start Data in this exercise
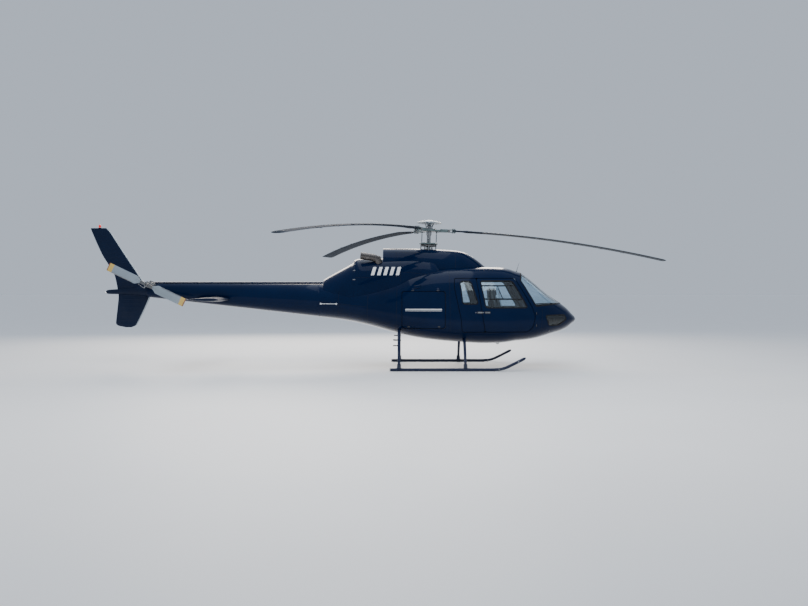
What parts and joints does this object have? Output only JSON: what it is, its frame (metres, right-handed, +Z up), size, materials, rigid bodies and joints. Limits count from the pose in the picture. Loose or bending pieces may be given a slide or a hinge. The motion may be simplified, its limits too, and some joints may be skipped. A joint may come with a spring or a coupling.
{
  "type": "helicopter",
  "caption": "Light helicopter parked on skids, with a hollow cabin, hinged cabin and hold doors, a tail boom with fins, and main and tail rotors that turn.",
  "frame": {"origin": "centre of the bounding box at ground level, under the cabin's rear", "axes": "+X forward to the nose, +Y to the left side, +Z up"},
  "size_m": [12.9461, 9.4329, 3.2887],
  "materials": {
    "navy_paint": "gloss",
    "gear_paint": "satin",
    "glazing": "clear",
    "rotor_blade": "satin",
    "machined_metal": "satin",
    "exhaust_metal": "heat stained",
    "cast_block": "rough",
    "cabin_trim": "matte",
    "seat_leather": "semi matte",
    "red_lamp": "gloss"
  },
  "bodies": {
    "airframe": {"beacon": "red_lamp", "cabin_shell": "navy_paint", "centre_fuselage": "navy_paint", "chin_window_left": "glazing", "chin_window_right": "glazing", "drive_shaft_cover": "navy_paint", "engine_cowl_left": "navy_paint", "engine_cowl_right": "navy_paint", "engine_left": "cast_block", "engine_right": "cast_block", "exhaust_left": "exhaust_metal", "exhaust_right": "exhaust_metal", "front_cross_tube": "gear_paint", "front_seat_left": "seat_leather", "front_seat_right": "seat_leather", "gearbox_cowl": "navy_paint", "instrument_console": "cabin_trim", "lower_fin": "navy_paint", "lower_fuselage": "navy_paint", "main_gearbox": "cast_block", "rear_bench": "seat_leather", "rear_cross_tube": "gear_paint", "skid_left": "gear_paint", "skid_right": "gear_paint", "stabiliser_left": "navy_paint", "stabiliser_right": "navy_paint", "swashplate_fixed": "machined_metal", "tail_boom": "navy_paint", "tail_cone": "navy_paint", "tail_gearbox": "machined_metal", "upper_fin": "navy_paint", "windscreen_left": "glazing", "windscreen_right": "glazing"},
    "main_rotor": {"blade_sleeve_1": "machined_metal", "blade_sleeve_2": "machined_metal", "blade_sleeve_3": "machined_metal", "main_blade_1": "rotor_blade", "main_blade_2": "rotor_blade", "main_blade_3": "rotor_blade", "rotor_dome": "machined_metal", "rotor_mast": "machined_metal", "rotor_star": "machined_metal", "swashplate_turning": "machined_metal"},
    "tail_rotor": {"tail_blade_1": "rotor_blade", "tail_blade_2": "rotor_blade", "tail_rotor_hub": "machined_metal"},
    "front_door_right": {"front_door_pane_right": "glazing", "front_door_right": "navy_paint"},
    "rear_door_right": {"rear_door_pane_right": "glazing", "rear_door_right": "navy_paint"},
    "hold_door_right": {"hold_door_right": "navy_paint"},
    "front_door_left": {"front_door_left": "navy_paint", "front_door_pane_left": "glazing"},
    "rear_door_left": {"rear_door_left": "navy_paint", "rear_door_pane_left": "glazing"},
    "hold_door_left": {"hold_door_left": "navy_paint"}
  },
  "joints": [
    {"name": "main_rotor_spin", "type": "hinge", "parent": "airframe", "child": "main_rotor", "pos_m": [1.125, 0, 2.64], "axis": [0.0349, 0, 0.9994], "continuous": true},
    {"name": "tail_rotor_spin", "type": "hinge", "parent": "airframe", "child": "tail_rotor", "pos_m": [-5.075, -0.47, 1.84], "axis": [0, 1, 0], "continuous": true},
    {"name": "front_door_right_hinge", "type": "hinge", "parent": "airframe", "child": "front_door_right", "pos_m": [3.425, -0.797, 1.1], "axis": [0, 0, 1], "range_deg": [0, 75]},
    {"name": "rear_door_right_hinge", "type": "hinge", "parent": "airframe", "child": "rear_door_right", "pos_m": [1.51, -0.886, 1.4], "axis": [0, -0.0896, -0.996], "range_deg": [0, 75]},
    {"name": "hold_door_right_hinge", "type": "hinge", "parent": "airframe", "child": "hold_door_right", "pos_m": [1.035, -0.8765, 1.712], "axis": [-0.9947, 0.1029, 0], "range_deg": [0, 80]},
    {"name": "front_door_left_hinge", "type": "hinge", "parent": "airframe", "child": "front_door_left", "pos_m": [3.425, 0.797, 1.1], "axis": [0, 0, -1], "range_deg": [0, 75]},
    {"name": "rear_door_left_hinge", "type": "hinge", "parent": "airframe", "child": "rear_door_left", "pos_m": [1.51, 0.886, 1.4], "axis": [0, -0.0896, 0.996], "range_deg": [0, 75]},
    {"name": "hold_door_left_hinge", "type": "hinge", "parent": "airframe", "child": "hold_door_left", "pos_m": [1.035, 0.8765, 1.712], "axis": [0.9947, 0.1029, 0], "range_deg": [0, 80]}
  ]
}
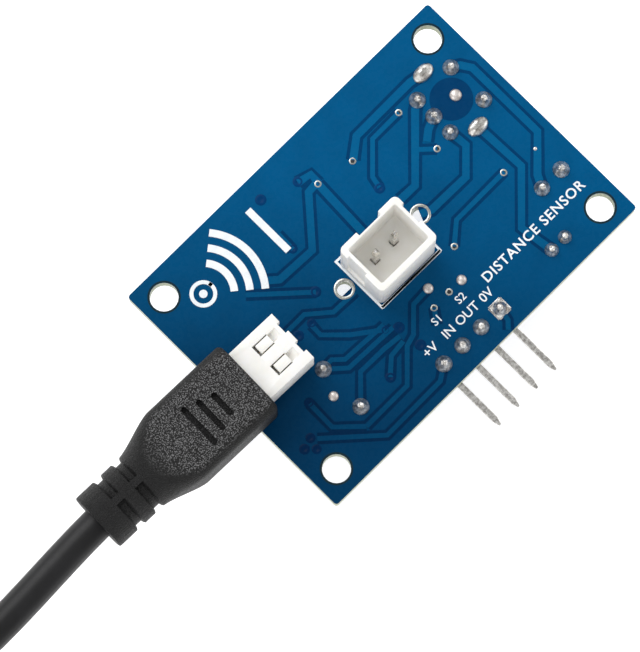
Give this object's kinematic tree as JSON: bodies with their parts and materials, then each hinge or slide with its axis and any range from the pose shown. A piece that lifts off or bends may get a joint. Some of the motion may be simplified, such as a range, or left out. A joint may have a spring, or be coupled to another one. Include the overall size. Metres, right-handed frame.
end Data in this exercise
Your task is to repeat every line exactly.

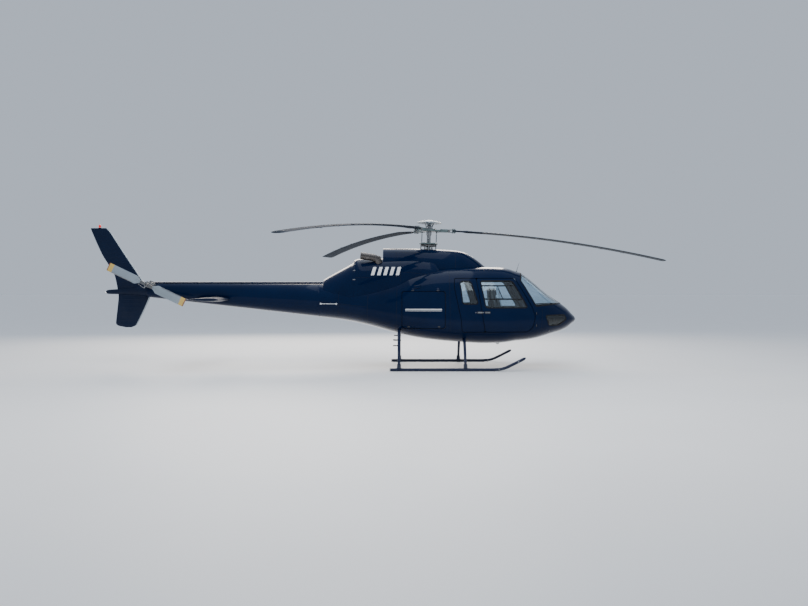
What parts and joints does this object have? Output only JSON: what it is, its frame (metres, right-handed, +Z up), size, materials, rigid bodies and joints. Limits count from the pose in the picture. Loose or bending pieces may be given a slide or a hinge. The motion may be simplified, its limits too, and some joints may be skipped. A joint may come with a spring or a coupling.
{
  "type": "helicopter",
  "caption": "Light helicopter parked on skids, with a hollow cabin, hinged cabin and hold doors, a tail boom with fins, and main and tail rotors that turn.",
  "frame": {"origin": "centre of the bounding box at ground level, under the cabin's rear", "axes": "+X forward to the nose, +Y to the left side, +Z up"},
  "size_m": [12.9461, 9.4329, 3.2887],
  "materials": {
    "navy_paint": "gloss",
    "gear_paint": "satin",
    "glazing": "clear",
    "rotor_blade": "satin",
    "machined_metal": "satin",
    "exhaust_metal": "heat stained",
    "cast_block": "rough",
    "cabin_trim": "matte",
    "seat_leather": "semi matte",
    "red_lamp": "gloss"
  },
  "bodies": {
    "airframe": {"beacon": "red_lamp", "cabin_shell": "navy_paint", "centre_fuselage": "navy_paint", "chin_window_left": "glazing", "chin_window_right": "glazing", "drive_shaft_cover": "navy_paint", "engine_cowl_left": "navy_paint", "engine_cowl_right": "navy_paint", "engine_left": "cast_block", "engine_right": "cast_block", "exhaust_left": "exhaust_metal", "exhaust_right": "exhaust_metal", "front_cross_tube": "gear_paint", "front_seat_left": "seat_leather", "front_seat_right": "seat_leather", "gearbox_cowl": "navy_paint", "instrument_console": "cabin_trim", "lower_fin": "navy_paint", "lower_fuselage": "navy_paint", "main_gearbox": "cast_block", "rear_bench": "seat_leather", "rear_cross_tube": "gear_paint", "skid_left": "gear_paint", "skid_right": "gear_paint", "stabiliser_left": "navy_paint", "stabiliser_right": "navy_paint", "swashplate_fixed": "machined_metal", "tail_boom": "navy_paint", "tail_cone": "navy_paint", "tail_gearbox": "machined_metal", "upper_fin": "navy_paint", "windscreen_left": "glazing", "windscreen_right": "glazing"},
    "main_rotor": {"blade_sleeve_1": "machined_metal", "blade_sleeve_2": "machined_metal", "blade_sleeve_3": "machined_metal", "main_blade_1": "rotor_blade", "main_blade_2": "rotor_blade", "main_blade_3": "rotor_blade", "rotor_dome": "machined_metal", "rotor_mast": "machined_metal", "rotor_star": "machined_metal", "swashplate_turning": "machined_metal"},
    "tail_rotor": {"tail_blade_1": "rotor_blade", "tail_blade_2": "rotor_blade", "tail_rotor_hub": "machined_metal"},
    "front_door_right": {"front_door_pane_right": "glazing", "front_door_right": "navy_paint"},
    "rear_door_right": {"rear_door_pane_right": "glazing", "rear_door_right": "navy_paint"},
    "hold_door_right": {"hold_door_right": "navy_paint"},
    "front_door_left": {"front_door_left": "navy_paint", "front_door_pane_left": "glazing"},
    "rear_door_left": {"rear_door_left": "navy_paint", "rear_door_pane_left": "glazing"},
    "hold_door_left": {"hold_door_left": "navy_paint"}
  },
  "joints": [
    {"name": "main_rotor_spin", "type": "hinge", "parent": "airframe", "child": "main_rotor", "pos_m": [1.125, 0, 2.64], "axis": [0.0349, 0, 0.9994], "continuous": true},
    {"name": "tail_rotor_spin", "type": "hinge", "parent": "airframe", "child": "tail_rotor", "pos_m": [-5.075, -0.47, 1.84], "axis": [0, 1, 0], "continuous": true},
    {"name": "front_door_right_hinge", "type": "hinge", "parent": "airframe", "child": "front_door_right", "pos_m": [3.425, -0.797, 1.1], "axis": [0, 0, 1], "range_deg": [0, 75]},
    {"name": "rear_door_right_hinge", "type": "hinge", "parent": "airframe", "child": "rear_door_right", "pos_m": [1.51, -0.886, 1.4], "axis": [0, -0.0896, -0.996], "range_deg": [0, 75]},
    {"name": "hold_door_right_hinge", "type": "hinge", "parent": "airframe", "child": "hold_door_right", "pos_m": [1.035, -0.8765, 1.712], "axis": [-0.9947, 0.1029, 0], "range_deg": [0, 80]},
    {"name": "front_door_left_hinge", "type": "hinge", "parent": "airframe", "child": "front_door_left", "pos_m": [3.425, 0.797, 1.1], "axis": [0, 0, -1], "range_deg": [0, 75]},
    {"name": "rear_door_left_hinge", "type": "hinge", "parent": "airframe", "child": "rear_door_left", "pos_m": [1.51, 0.886, 1.4], "axis": [0, -0.0896, 0.996], "range_deg": [0, 75]},
    {"name": "hold_door_left_hinge", "type": "hinge", "parent": "airframe", "child": "hold_door_left", "pos_m": [1.035, 0.8765, 1.712], "axis": [0.9947, 0.1029, 0], "range_deg": [0, 80]}
  ]
}
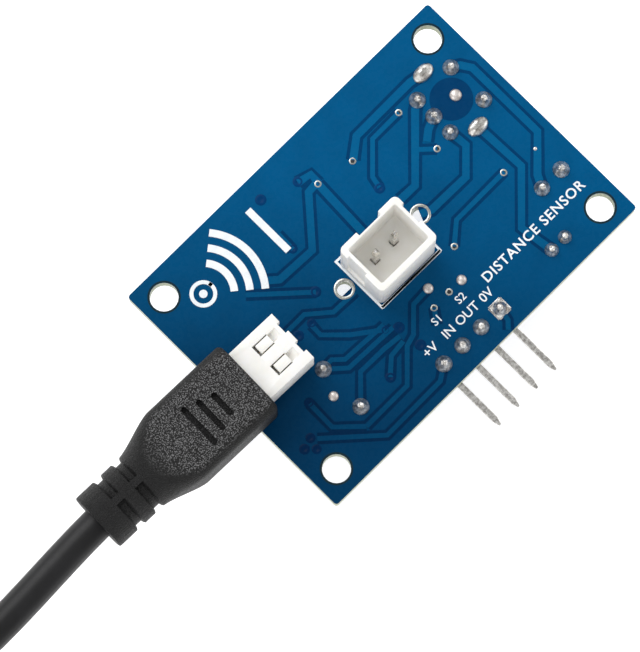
Give this object's kinematic tree as JSON: bodies with their parts and materials, then each hinge or slide with its axis and any range from the pose shown. A piece that lifts off or bends may get a joint. Some of the motion may be simplified, such as a range, or left out. A joint may have a spring, or be coupled to another one. Include the overall size. Metres, right-handed frame.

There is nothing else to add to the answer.